▸ **WHAT IS EXPECTED**: Write out the data again in full, exactly as it reads.
====== DATASET EXCERPT
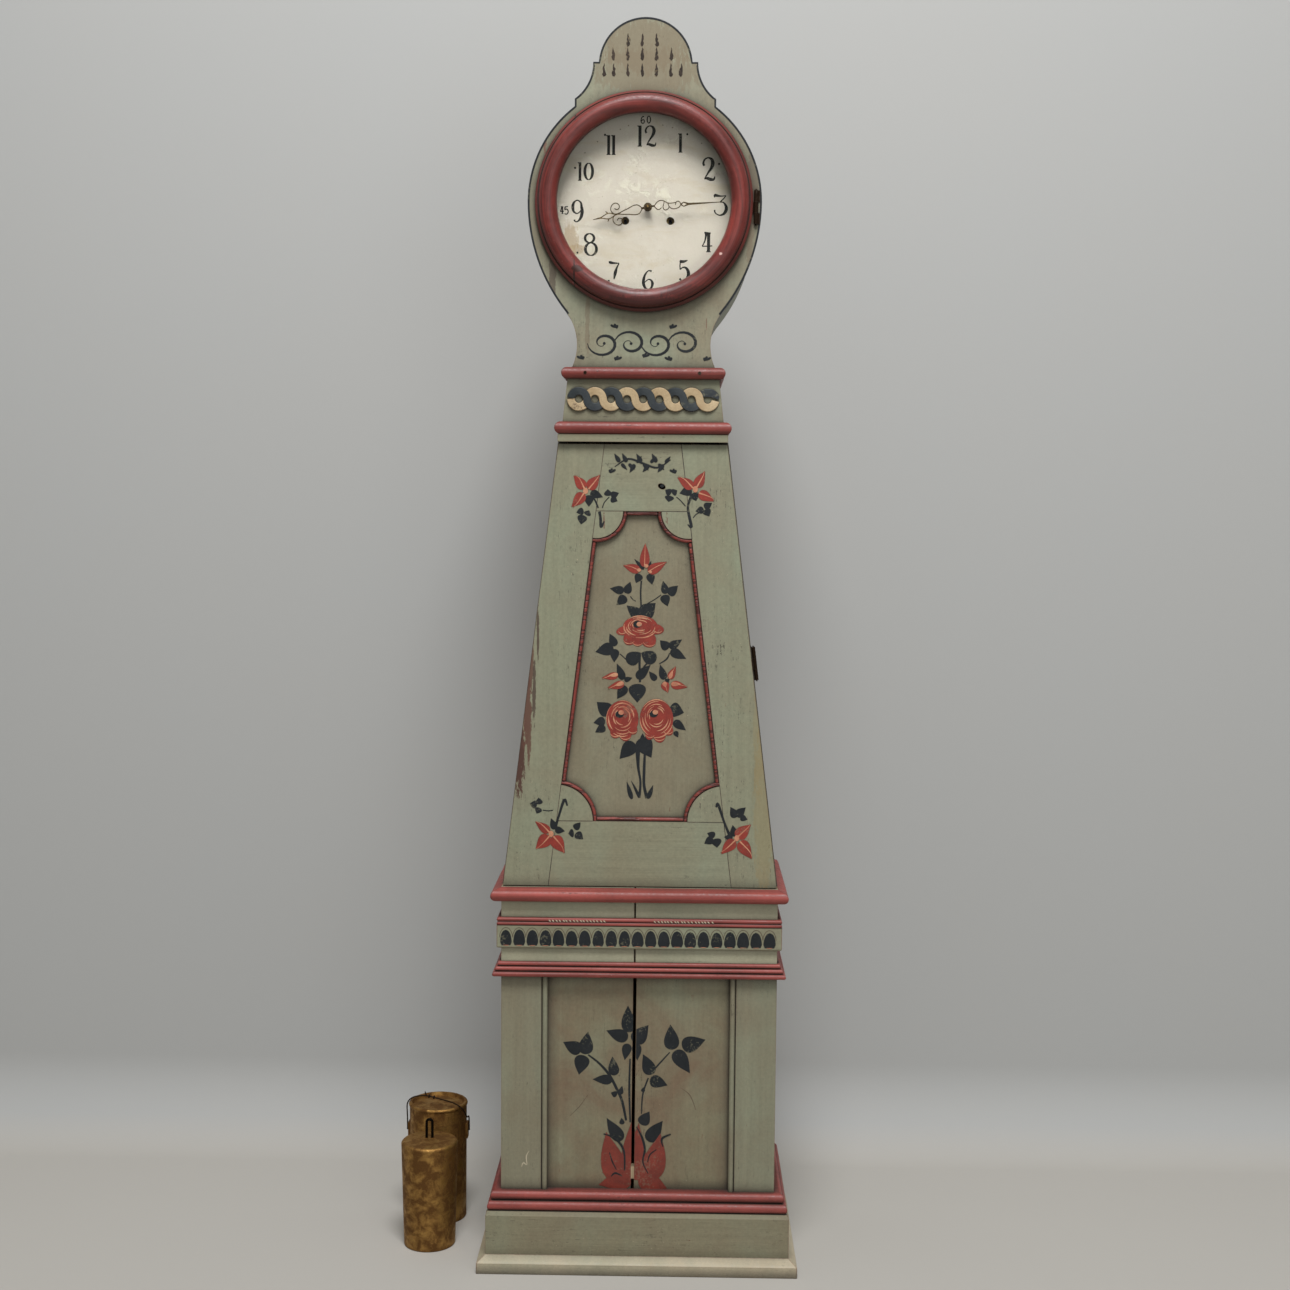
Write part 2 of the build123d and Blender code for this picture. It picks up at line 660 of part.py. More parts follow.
# Arbor places, across and up from the centre arbor.
CENTRE = (0.0, 0.0)
GREAT_DISTANCE = pitch_radius(GREAT_TEETH + LEAVES, GREAT_MODULE)
GREAT_ANGLE = -29.6
GREAT = polar(CENTRE, GREAT_DISTANCE, GREAT_ANGLE)
STRIKE = (-GREAT[0], GREAT[1])
THIRD_ANGLE = 75.0
THIRD = polar(CENTRE, pitch_radius(CENTRE_TEETH + LEAVES, CENTRE_MODULE), THIRD_ANGLE)
ESCAPE_DISTANCE = pitch_radius(THIRD_TEETH + FINE_LEAVES, THIRD_MODULE)
ESCAPE_ANGLE = degrees(acos(-THIRD[0] / ESCAPE_DISTANCE))
ESCAPE = polar(THIRD, ESCAPE_DISTANCE, ESCAPE_ANGLE)
ANCHOR = (0.0, ESCAPE[1] + ESCAPE_RADIUS * sqrt(2))
PIN_ANGLE = 100.0
PIN = polar(STRIKE, pitch_radius(STRIKE_TEETH + LEAVES, GREAT_MODULE), PIN_ANGLE)
FLY_ANGLE = 70.0
FLY = polar(PIN, pitch_radius(PIN_TEETH + FINE_LEAVES, PIN_MODULE), FLY_ANGLE)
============
▸ **TASK ANSWER**:
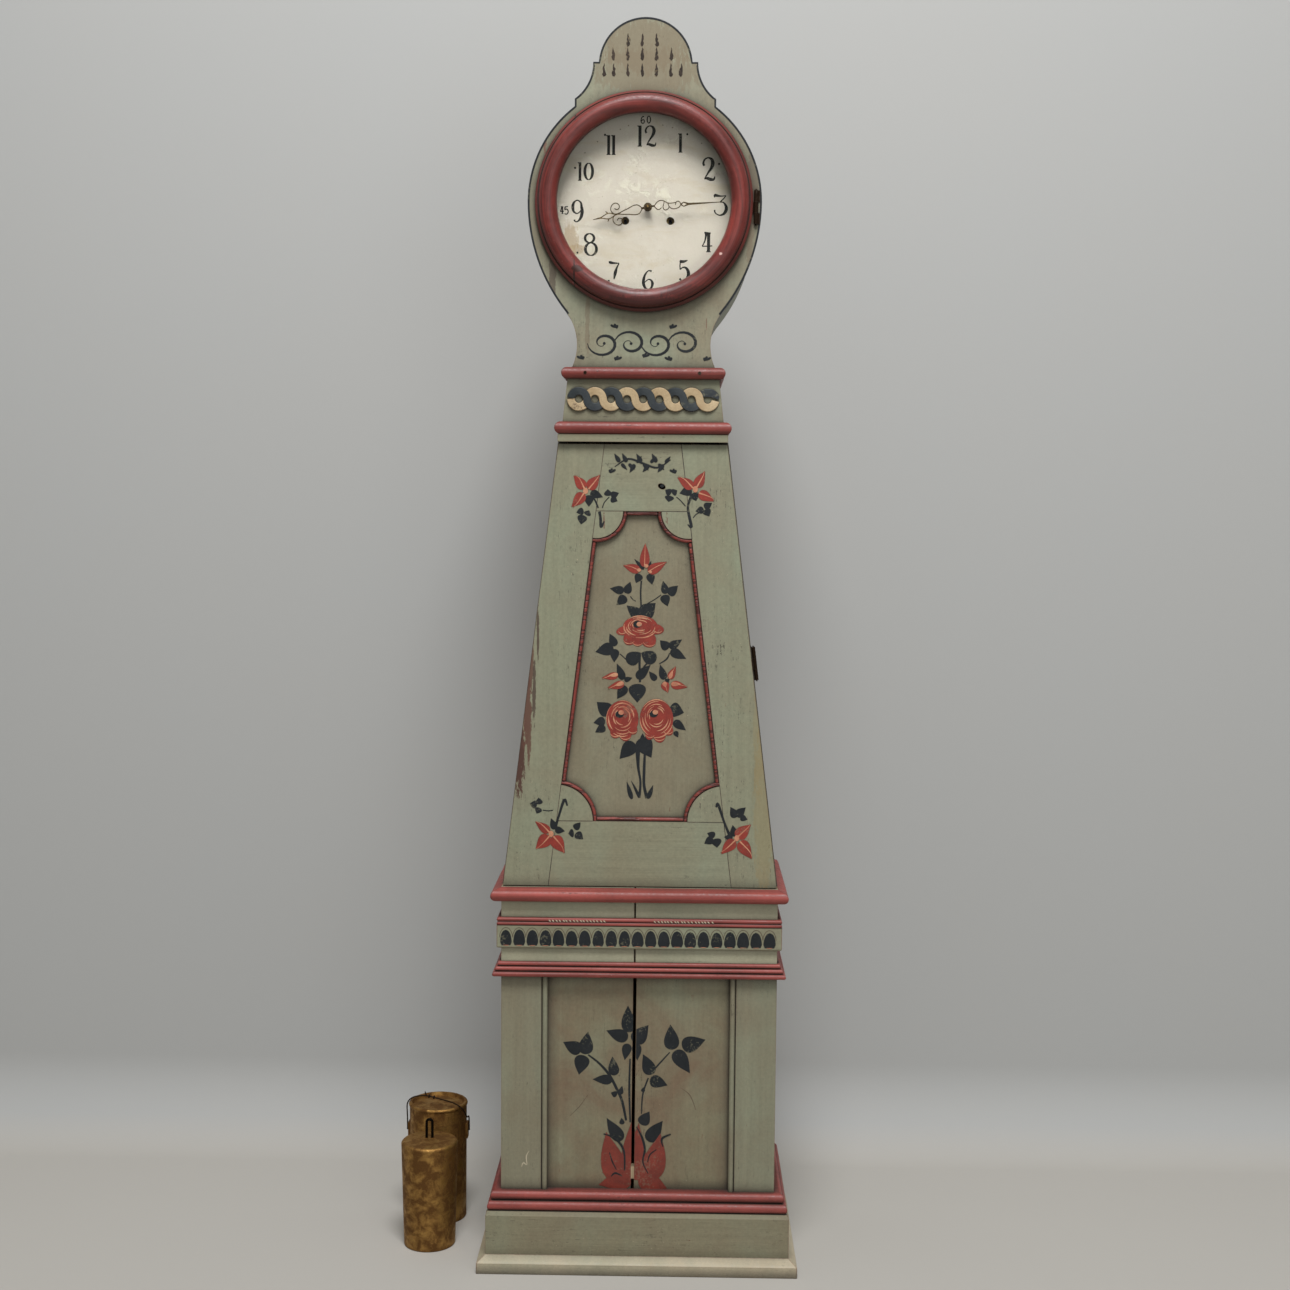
Write part 2 of the build123d and Blender code for this picture. It picks up at line 660 of part.py. More parts follow.
# Arbor places, across and up from the centre arbor.
CENTRE = (0.0, 0.0)
GREAT_DISTANCE = pitch_radius(GREAT_TEETH + LEAVES, GREAT_MODULE)
GREAT_ANGLE = -29.6
GREAT = polar(CENTRE, GREAT_DISTANCE, GREAT_ANGLE)
STRIKE = (-GREAT[0], GREAT[1])
THIRD_ANGLE = 75.0
THIRD = polar(CENTRE, pitch_radius(CENTRE_TEETH + LEAVES, CENTRE_MODULE), THIRD_ANGLE)
ESCAPE_DISTANCE = pitch_radius(THIRD_TEETH + FINE_LEAVES, THIRD_MODULE)
ESCAPE_ANGLE = degrees(acos(-THIRD[0] / ESCAPE_DISTANCE))
ESCAPE = polar(THIRD, ESCAPE_DISTANCE, ESCAPE_ANGLE)
ANCHOR = (0.0, ESCAPE[1] + ESCAPE_RADIUS * sqrt(2))
PIN_ANGLE = 100.0
PIN = polar(STRIKE, pitch_radius(STRIKE_TEETH + LEAVES, GREAT_MODULE), PIN_ANGLE)
FLY_ANGLE = 70.0
FLY = polar(PIN, pitch_radius(PIN_TEETH + FINE_LEAVES, PIN_MODULE), FLY_ANGLE)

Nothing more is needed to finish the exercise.